Start of DATA FOR THE TASK

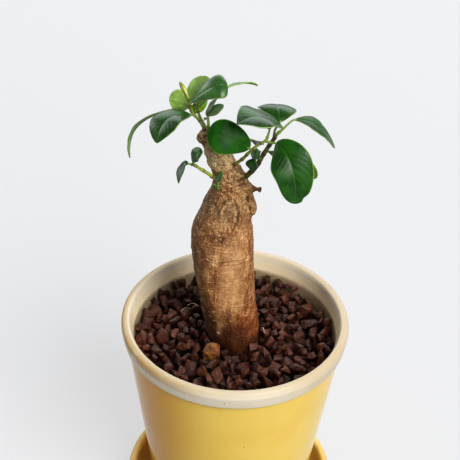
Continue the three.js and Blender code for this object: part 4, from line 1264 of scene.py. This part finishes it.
def grainTree(kinds, finish):  # sets a crushed grain of its own turn and tone on each point
    tree = bpy.data.node_groups.new("scatterGrains", "GeometryNodeTree")
    sheet, face = Sheet(tree), tree.interface
    face.new_socket("Geometry", in_out="INPUT", socket_type="NodeSocketGeometry")
    size = face.new_socket("Grain size", in_out="INPUT", socket_type="NodeSocketFloat")
    seed = face.new_socket("Seed", in_out="INPUT", socket_type="NodeSocketInt")
    face.new_socket("Geometry", in_out="OUTPUT", socket_type="NodeSocketGeometry")

    def entry(name):
        return sheet.node("NodeGroupInput", output=name)

    def chance(kind, place, low, high, shift):  # place is where the node keeps its sockets of this kind
        inputs = {2 * place: low, 2 * place + 1: high, "Seed": entry("Seed") + shift}
        return sheet.node("FunctionNodeRandomValue", {"data_type": kind}, inputs, place)

    full = 2 * math.pi
    placed = sheet.node("GeometryNodeInstanceOnPoints", inputs={
        "Points": entry("Geometry"), "Pick Instance": True,
        "Instance": sheet.node("GeometryNodeCollectionInfo", inputs={
            "Collection": kinds, "Separate Children": True, "Reset Children": True}),
        "Instance Index": chance("INT", 2, 0, gravel["kinds"] - 1, 2),
        "Rotation": chance("FLOAT_VECTOR", 0, (0, 0, 0), (full, full, full), 1),
        "Scale": sheet.node("GeometryNodeInputNamedAttribute", {"data_type": "FLOAT"},
                            {"Name": "grainRadius"}, "Attribute") * entry("Grain size"),
    })
    toned = sheet.node("GeometryNodeStoreNamedAttribute", {"data_type": "FLOAT", "domain": "INSTANCE"}, {
        "Geometry": placed, "Name": "grainTone", "Value": chance("FLOAT", 1, 0.0, 1.0, 3)})
    real = sheet.node("GeometryNodeRealizeInstances", inputs=[toned])
    painted = sheet.node("GeometryNodeSetMaterial", inputs={"Geometry": real, "Material": finish})
    sheet.node("NodeGroupOutput", inputs=[painted])
    return tree, size.identifier, seed.identifier


def grainKinds():  # a few crushed grains that the bed repeats
    kinds = bpy.data.collections.new("grainKinds")
    draw = random.Random(gravel["seed"] + 1)
    for k in range(gravel["kinds"]):
        stretch = (draw.uniform(1.1, 1.6), draw.uniform(0.85, 1.15), draw.uniform(0.6, 0.95))
        lump = crushedStone(100 + k, draw.choice(gravel["corners"]), stretch, gravel["bevel"], 1)
        rock = bpy.data.meshes.new("grain")
        lump.to_mesh(rock)
        lump.free()
        rock.polygons.foreach_set("use_smooth", [False] * len(rock.polygons))
        kinds.objects.link(bpy.data.objects.new("grain" + str(k), rock))
    return kinds


def addGravel():
    places = grainPlaces()
    mesh = bpy.data.meshes.new("grainPlaces")
    mesh.from_pydata([Vector(p[:3]) * mm for p in places], [], [])
    mesh.attributes.new("grainRadius", "FLOAT", "POINT").data.foreach_set("value", [p[3] for p in places])
    points = bpy.data.objects.new("grainPlaces", mesh)
    bpy.context.scene.collection.objects.link(points)
    kinds = grainKinds()
    tree, size, seed = grainTree(kinds, grainFinish())
    scatter = points.modifiers.new("scatterGrains", "NODES")
    scatter.node_group = tree
    scatter[size] = mm
    scatter[seed] = gravel["seed"]
    graph = bpy.context.evaluated_depsgraph_get()
    made = bpy.data.meshes.new_from_object(points.evaluated_get(graph))
    bpy.data.objects.remove(points)
    for rock in list(kinds.objects):
        bpy.data.objects.remove(rock)
    bpy.data.collections.remove(kinds)
    piece = bpy.data.objects.new("gravelBed", made)
    bpy.context.scene.collection.objects.link(piece)
    dress(piece, "lava_gravel", "gravel")
    print("gravel has", len(places), "grains and", len(made.polygons), "faces")


def addStone():
    f = Finish("ochreStone")
    patches = f.mottle(3.2, 4, 0.65)
    normal = f.bump(f.mottle(0.7, 4, 0.65), 0.35, f.bump(patches, 1.0))
    finish = f.done(f.ramp(patches, *stone["tones"]), 0.62, normal, stone["specular"])
    lump = crushedStone(stone["seed"], stone["corners"], stone["stretch"], stone["bevel"], 2)
    bmesh.ops.triangulate(lump, faces=lump.faces)
    bmesh.ops.subdivide_edges(lump, edges=lump.edges, cuts=3, use_grid_fill=True)
    shape = Shape()
    for vertex in lump.verts:
        place = vertex.co * stone["size"]
        dents = noise.noise(place / 1.9) + 0.5 * noise.noise(place / 0.8)
        shape.vertices.append(Vector(stone["at"]) + place + vertex.co.normalized() * stone["rugged"] * dents)
    lump.verts.index_update()
    shape.addFaces([tuple(vertex.index for vertex in face.verts) for face in lump.faces])
    lump.free()
    addPiece("ochreStone", shape, [finish], "ochre_stone", "ochre_stone", smooth=False)


def addStraws():  # dry root threads that lie between the grains
    f = Finish("dryStraw")
    finish = f.done(f.mix(f.mottle(1.5, 2), straws["pale"], straws["dull"]), 0.6)
    shape = Shape()
    for line in straws["lines"]:
        addTube(shape, evenly(line, 14), [0.2 + 0.05 * math.sin(i) for i in range(14)], sides=8)
    addPiece("straws", shape, [finish], "potting_soil")


addGravel()
addStone()
addStraws()

print("all pieces are in place")
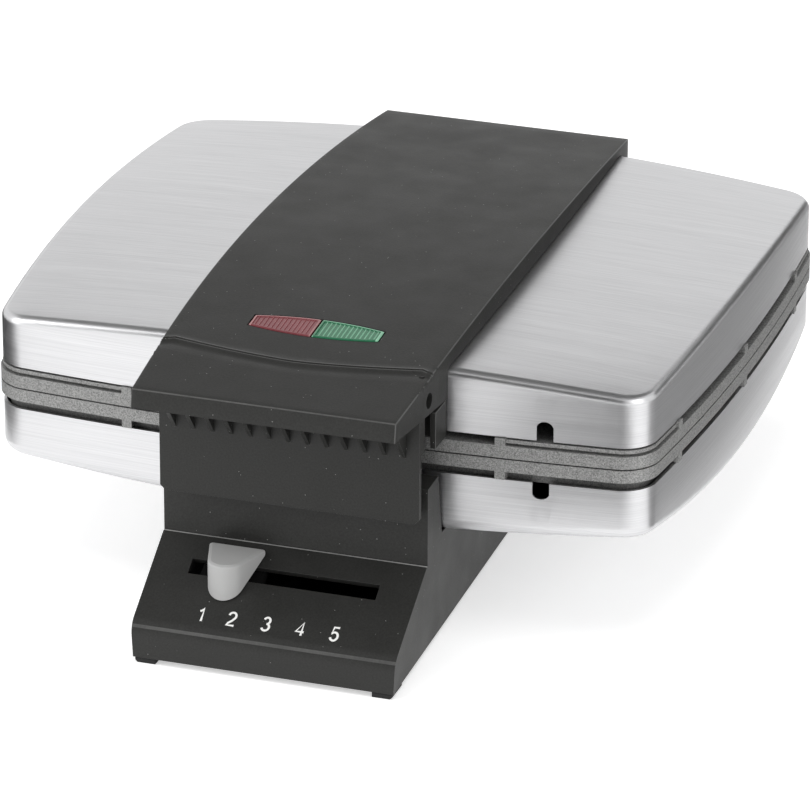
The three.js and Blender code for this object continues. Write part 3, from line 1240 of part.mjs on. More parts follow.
function hingeArm(side) {
  const x0 = side > 0 ? ARM_INNER_X : -ARM_OUTER_X;
  const x1 = x0 + ARM_WIDTH;
  const knuckle = axle(x0, x1, HINGE_Y, HINGE_Z, HINGE_RADIUS, FINE_SIDES);
  const rimBackY = SHELL_CENTRE_Y + SHELL_HALF_DEPTH + SEAT_GAP;
  const bar = block(x0, x1, rimBackY, armBackY, HINGE_Z, ARM_TOP_Z);
  const pad = block(x0, x1, armFrontY, armBackY, UPPER_COVER_EDGE, ARM_TOP_Z);
  const bore = axle(x0 - 1, x1 + 1, HINGE_Y, HINGE_Z, HINGE_BORE_RADIUS);
  return knuckle.add(bar).add(pad).subtract(bore);
}

addPiece('hinge_arm_left', hingeArm(-1), PIN_STEEL);
addPiece('hinge_arm_right', hingeArm(1), PIN_STEEL);
addPiece('hinge_pin', axle(-EAR_OUTER_X + 1, EAR_OUTER_X - 1, HINGE_Y, HINGE_Z, HINGE_PIN_RADIUS), PIN_STEEL);

export default appliance;
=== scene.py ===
# %% [markdown]
# # A waffle maker for two waffles
# The real thing is two steel pans hinged at the back, with cast waffle moulds inside,
# a black strap over the lid and a black pedestal with a sliding control.
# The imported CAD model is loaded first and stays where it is.
# Every visible piece is then built over it, with its edges, curves and finish,
# so that the moving parts still ride on the bodies of the CAD model.

# %% Load the frame
import json
import math

import bmesh
import bpy
from mathutils import Matrix, Vector


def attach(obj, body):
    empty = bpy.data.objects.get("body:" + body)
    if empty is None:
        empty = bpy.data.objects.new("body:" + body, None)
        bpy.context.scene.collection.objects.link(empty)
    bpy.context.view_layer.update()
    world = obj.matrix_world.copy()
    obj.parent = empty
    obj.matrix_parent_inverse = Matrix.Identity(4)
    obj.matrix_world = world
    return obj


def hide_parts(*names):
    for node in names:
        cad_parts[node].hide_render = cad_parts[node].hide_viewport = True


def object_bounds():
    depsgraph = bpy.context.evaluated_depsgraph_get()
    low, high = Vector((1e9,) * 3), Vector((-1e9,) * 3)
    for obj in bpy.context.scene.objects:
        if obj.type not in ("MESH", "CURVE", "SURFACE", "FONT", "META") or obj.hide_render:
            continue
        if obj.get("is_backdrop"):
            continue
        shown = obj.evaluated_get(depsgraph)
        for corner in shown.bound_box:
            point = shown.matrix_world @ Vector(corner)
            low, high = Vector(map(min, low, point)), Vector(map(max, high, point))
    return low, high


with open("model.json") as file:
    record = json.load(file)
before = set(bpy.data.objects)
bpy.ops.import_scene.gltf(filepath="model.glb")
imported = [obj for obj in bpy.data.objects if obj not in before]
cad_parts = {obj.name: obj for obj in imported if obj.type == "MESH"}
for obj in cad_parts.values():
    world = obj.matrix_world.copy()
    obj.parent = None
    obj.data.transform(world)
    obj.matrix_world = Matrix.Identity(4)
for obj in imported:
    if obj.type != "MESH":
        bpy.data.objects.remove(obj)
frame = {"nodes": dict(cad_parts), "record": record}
cad_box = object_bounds()
nodes = frame["nodes"]
MM = 0.001
TINY = 1e-6
print("nodes in the frame:", len(nodes))

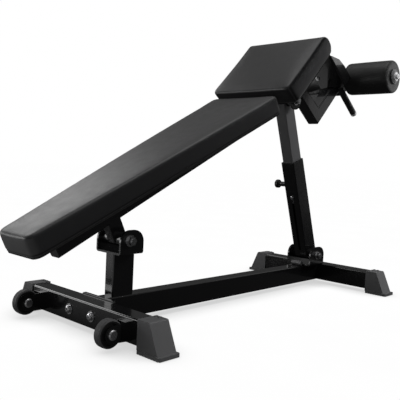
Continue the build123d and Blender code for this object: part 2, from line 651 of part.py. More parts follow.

End of DATA FOR THE TASK

Your task is to reproduce exactly the lines beginning at the line containing "The three.js and Blender code for this object continues." and ending at the line containing "export default appliance;", inclusive.

The three.js and Blender code for this object continues. Write part 3, from line 1240 of part.mjs on. More parts follow.
function hingeArm(side) {
  const x0 = side > 0 ? ARM_INNER_X : -ARM_OUTER_X;
  const x1 = x0 + ARM_WIDTH;
  const knuckle = axle(x0, x1, HINGE_Y, HINGE_Z, HINGE_RADIUS, FINE_SIDES);
  const rimBackY = SHELL_CENTRE_Y + SHELL_HALF_DEPTH + SEAT_GAP;
  const bar = block(x0, x1, rimBackY, armBackY, HINGE_Z, ARM_TOP_Z);
  const pad = block(x0, x1, armFrontY, armBackY, UPPER_COVER_EDGE, ARM_TOP_Z);
  const bore = axle(x0 - 1, x1 + 1, HINGE_Y, HINGE_Z, HINGE_BORE_RADIUS);
  return knuckle.add(bar).add(pad).subtract(bore);
}

addPiece('hinge_arm_left', hingeArm(-1), PIN_STEEL);
addPiece('hinge_arm_right', hingeArm(1), PIN_STEEL);
addPiece('hinge_pin', axle(-EAR_OUTER_X + 1, EAR_OUTER_X - 1, HINGE_Y, HINGE_Z, HINGE_PIN_RADIUS), PIN_STEEL);

export default appliance;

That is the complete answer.